Neel Nanda comments on Circuit discovery through chain of thought using policy gradients

Neel Nanda 29 Nov 2025 11:10 UTC
LW: 4 AF: 3
0
AF
Interesting. Thanks for writing up the post. I’m reasonably persuaded that this might work, though I am concerned that long chains of RL are just sufficiently fucked functions with enough butterfly effects that this wouldn’t be well approximated by this process. I would be interested to see someone try though
- Adrià Garriga-alonso 30 Nov 2025 1:15 UTC
  LW: 2 AF: 1
  0
  AF Parent
  I am concerned that long chains of RL are just sufficiently fucked functions with enough butterfly effects that this wouldn’t be well approximated by this process.
  
  This is a concern. Two possible replies:
  - If it’s truly a chaotic system then there’s no good way to estimate the expectation.

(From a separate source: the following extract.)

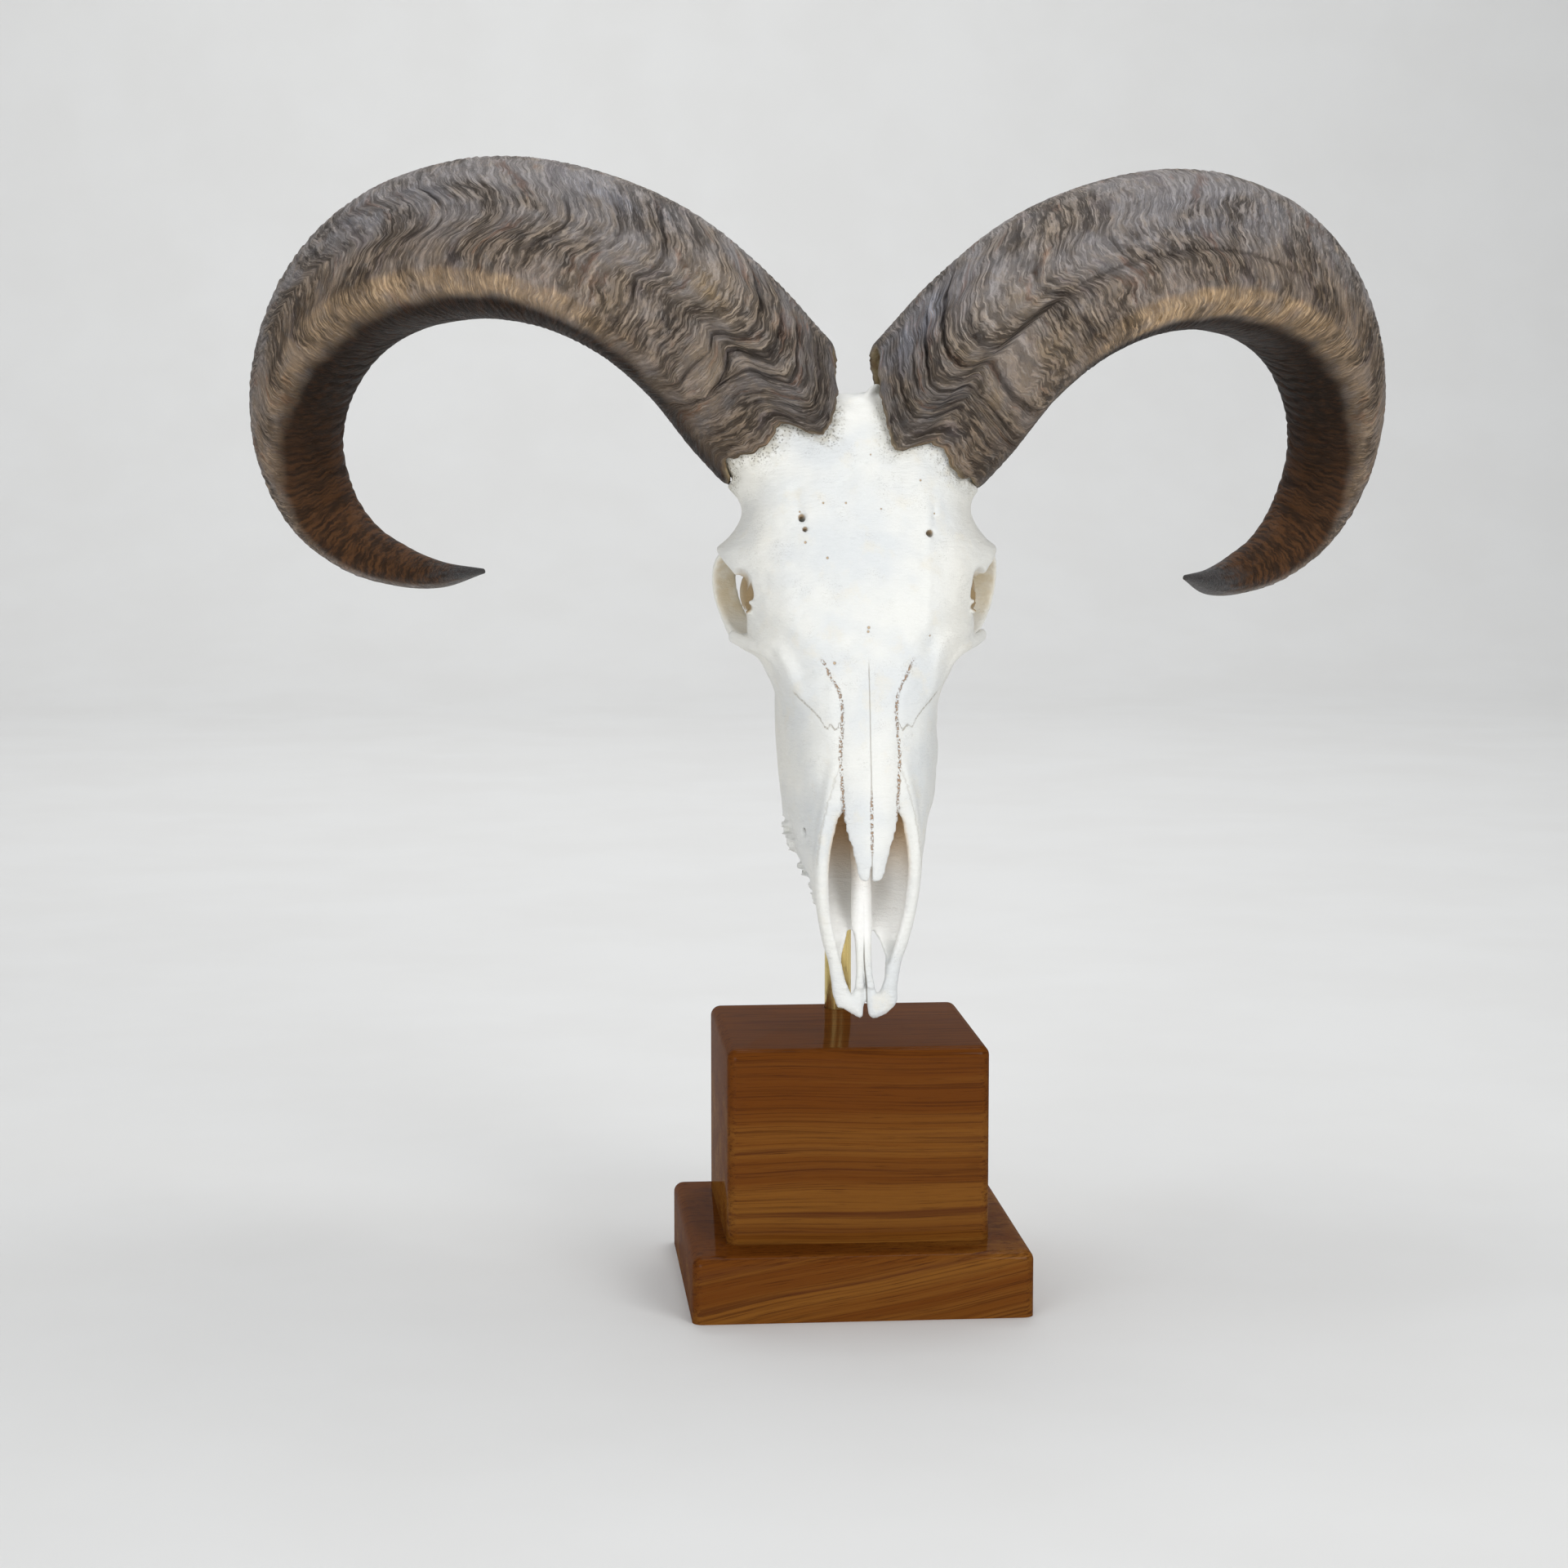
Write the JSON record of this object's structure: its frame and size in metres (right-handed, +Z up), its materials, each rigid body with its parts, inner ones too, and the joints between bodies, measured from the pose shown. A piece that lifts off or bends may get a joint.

  - In reality, it could be that the effects of neurons are not very chaotic, but this estimate of the gradient is very chaotic. Previous work actually shows that policy gradients are much less chaotic than the ‘reparameterization trick’ (in the case where the transition is continuous, differentiating through it). It could be that finite differences (resampling many rollouts with/without the neuron activated) actually estimates effects better with less variance. We’ll see.